The earn-its-place test

  • Try rules first, honestly. If a pattern or a keyword filter genuinely covers 95% of cases, the deterministic step wins: free, instant, and identical every run. AI steps are for where rules visibly fail — like meaning.
  • Demand a checkable output. Good AI-step outputs are short and verifiable: a category from YOUR list, a yes/no, an extracted value that later steps validate. 'Do something smart with this email' is not a step; 'return exactly one of: complaint, question, refund, other' is.
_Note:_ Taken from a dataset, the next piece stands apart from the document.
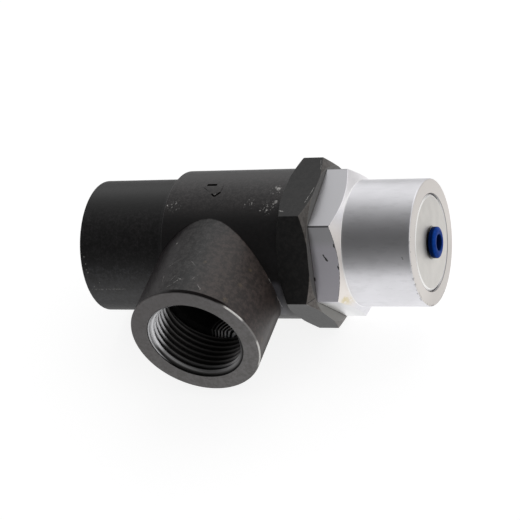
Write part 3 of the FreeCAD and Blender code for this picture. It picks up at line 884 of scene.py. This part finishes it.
        # The rings lie round one slanting line, and these are a place's two distances from it
        sideways = self.x + 0.334 * self.y - 34.96
        upwards = 0.046 * self.x - 0.759 * self.y - 21.28
        out = (sideways * sideways + upwards * upwards) ** 0.5
        first, spacing = 1.50, 0.827
        rings = ((out - first) * (TURN / spacing) + math.pi / 2).sine()
        rings = self.ramp(rings, -0.1, 0.5) * self.ramp(out, 8.0, 3.5)
        return rings * self.ramp(self.y, -24.6, -24.2) * self.in_outlet

    def finished(self):
        """The whole skin."""
        ramp, y, z = self.ramp, self.y, self.z
        on_boss, on_spigot, on_hexagon = self.on_boss, self.on_spigot, self.on_hexagon
        worn = self.rim_wear()
        rings = self.passage_rings()
        in_bores = self.in_outlet.highest(self.inside)
        strip = self.scratch(self.at, STRIP_BY_BOSS, 0.6)
        faint = self.scratches(self.ragged, FAINT_LINES, 0.9)
        bare = self.colours.bare
        base = self.layered(
            self.body_colour(),
            (on_spigot, self.spigot_colour()),
            (on_hexagon, self.hexagon_colour()),
            (strip * (1 - on_boss) * 0.9, Tone.between),
            (on_boss, self.boss_colour()),
            *self.hexagon_ends(),
            (self.faced, self.face_colour()),
            (in_bores, Tone.bore),
            (self.engraved, Tone.engraving),
            (self.under_rim, Tone.rim_shadow),
            (self.bare_marks(), bare),
            (faint * self.speckled * 0.40, bare),
            (self.scratch(self.ragged, BEVEL_LINE) * 0.85, Tone.dark_line),
            (worn, Tone.rim_bright),
            (rings, Tone.passage_ring),
        )

        # Duller low on the boss and on the spigot's sides, and next to black in bores and engraving
        sides = self.gathered([
            on_boss * ramp(z, -3.0, -9.0),
            on_spigot * ramp(z, -1.0, -6.0, 0.0, 0.3),
            on_spigot * ramp(y, 0.0, 8.0, 0.0, 0.2),
        ])
        rough = 0.42 + 0.12 * (self.grain - 0.5) + 0.12 * (self.mottle - 0.5) + self.faced * 0.03
        rough = rough.highest(in_bores.highest(self.engraved) * 0.95 - rings * 0.5) + sides * 0.33
        dull = self.gathered([
            worn * 0.15,
            self.under_rim * 0.95,
            self.engraved * 0.9,
            on_spigot * ramp(z, -2.0, -8.0, 0.0, 0.5),
            on_spigot * ramp(y, 2.0, 8.0, 0.0, 0.4),
            on_hexagon * ramp(z, -2.0, -4.0, 0.0, 0.14),
            on_boss * ramp(self.boss_x, 3.0, -4.5, 0.0, 0.78) * ramp(z, 10.0, 16.5, 0.3, 1.0),
        ])
        return self.surface(
            Base_Color=base, Roughness=rough, Specular_IOR_Level=0.42, Metallic=dull,
            Normal=self.bump(self.marks * 0.4 + self.grain * 0.6, 0.045, 0.8),
        )


def thread_finish(name, ports, middle, axis, mouth_at):
    """Thread ridges: worn near the mouth, dull further in and black at the roots."""
    finish = Finish(name)
    ramp = finish.ramp
    place = finish.place()
    x, y, z = finish.split(place)
    across = x - middle if axis == "Y" else y
    depth = (y if axis == "Y" else x) - mouth_at
    out = (across * across + z * z) ** 0.5
    grain = finish.noise(place, 4.0, 3.0, 0.6)
    major = ports.major_diameter / 2 / MM
    mouth = ports.mouth_diameter / 2 / MM
    land = ramp(abs(out + depth - mouth), 0.10, 0.04)
    lit_side = ramp(across, 2.0, -4.0)
    ridge = ramp(out + 0.15 * (grain - 0.5), major - 0.10, major - 0.45)
    crest = ramp(out + 0.10 * (grain - 0.5), major - 0.40, major - 0.75)
    near = ramp(depth, 3.4, 2.2) * 0.24
    upper = ramp(z - depth * 0.45, -7.5, -2.0) * lit_side * ramp(depth, 13.0, 9.5)
    filled = lit_side * ramp(z, -4.5, -1.0) * ramp(depth, 1.8, 1.3)
    on_land = land * lit_side * ramp(z, -9.0, -3.0)
    bright = (crest * near.highest(upper)).highest(filled * 0.55, on_land * 0.6)
    flank = finish.mixed(ramp(across, 0.0, 9.0), Tone.thread_shadow, Tone.thread_flank)
    return finish.surface(
        Base_Color=finish.layered(Tone.thread_root, (ridge, flank), (bright, Tone.thread_bright)),
        Roughness=0.32 + 0.12 * grain, Metallic=0.95 * ridge.highest(land) - 0.45 * bright,
        Specular_IOR_Level=0.3, Normal=finish.bump(grain, 0.01, 0.4),
    )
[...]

  • Design for 'usually'. AI steps are right usually. The workflow around them must be right always — which means every AI output gets either validated, branched on conservatively, or reviewed by a human before anything irreversible happens. That design discipline is the next two lessons.
Naming the pattern

Deterministic rails, AI judgment at marked points, humans at consequential ones — you're building the small, sturdy cousin of what AI engineers ship. When a workflow's AI needs to choose its own steps, you've left workflows and entered agents (the Agentic AI Systems course, several rungs up the ladder). For the overwhelming majority of office automation, the workflow pattern isn't the compromise — it's the correct tool.